You're sitting with a group of co-workers talking shop. But instead of talking about work, you're listening to one of your co-workers tell yet another long-winded story.
This one is about her uncle's cousin in Iowa who has a daughter starting college on full scholarship but she can't move into her dorm until the 10th because there was a water main break on campus and she still has to buy her books and she's going to miss her cat and I did mention what the mechanic said when she took her car in for a tune-up? It turned out her car had a problem with its...
I'll stop here, because it just keeps going. And going. And going. You've never met this co-worker's uncle's cousin's child and you never will, yet now you know all about her and it has absolutely no relation to the conversation at hand. Any effort to guide this loquacious employee back to the main topic is fruitless.

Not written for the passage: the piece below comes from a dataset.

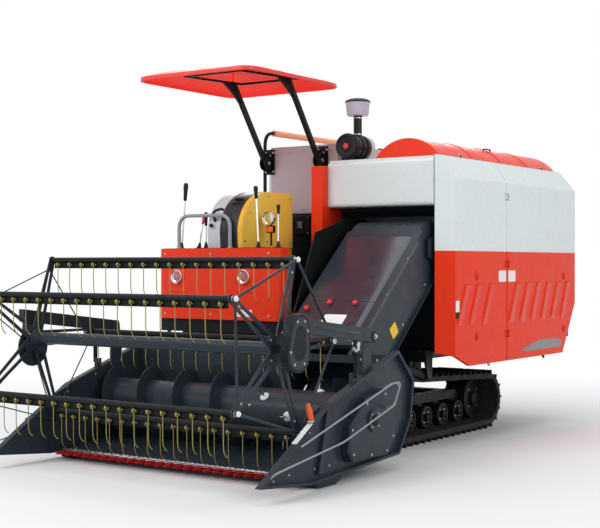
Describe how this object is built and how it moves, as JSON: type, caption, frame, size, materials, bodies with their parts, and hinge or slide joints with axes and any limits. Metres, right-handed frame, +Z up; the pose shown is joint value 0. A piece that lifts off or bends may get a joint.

Unfortunately, you and your workmates have been ensnared in the trap of a compulsive talker, who rambles on and on and doesn't seem to notice how everyone at the table is fidgeting, looking down, looking away, not listening anymore, and eventually getting up and leaving. Good conversation involves give and take but compulsive talkers are all take and no give. They talk while you listen. You might get a bored "hmmm" or "oh, wow" in edgewise, but that's about it. Compulsive talkers want your attention. In fact, they demand it. If only the office printer could talk.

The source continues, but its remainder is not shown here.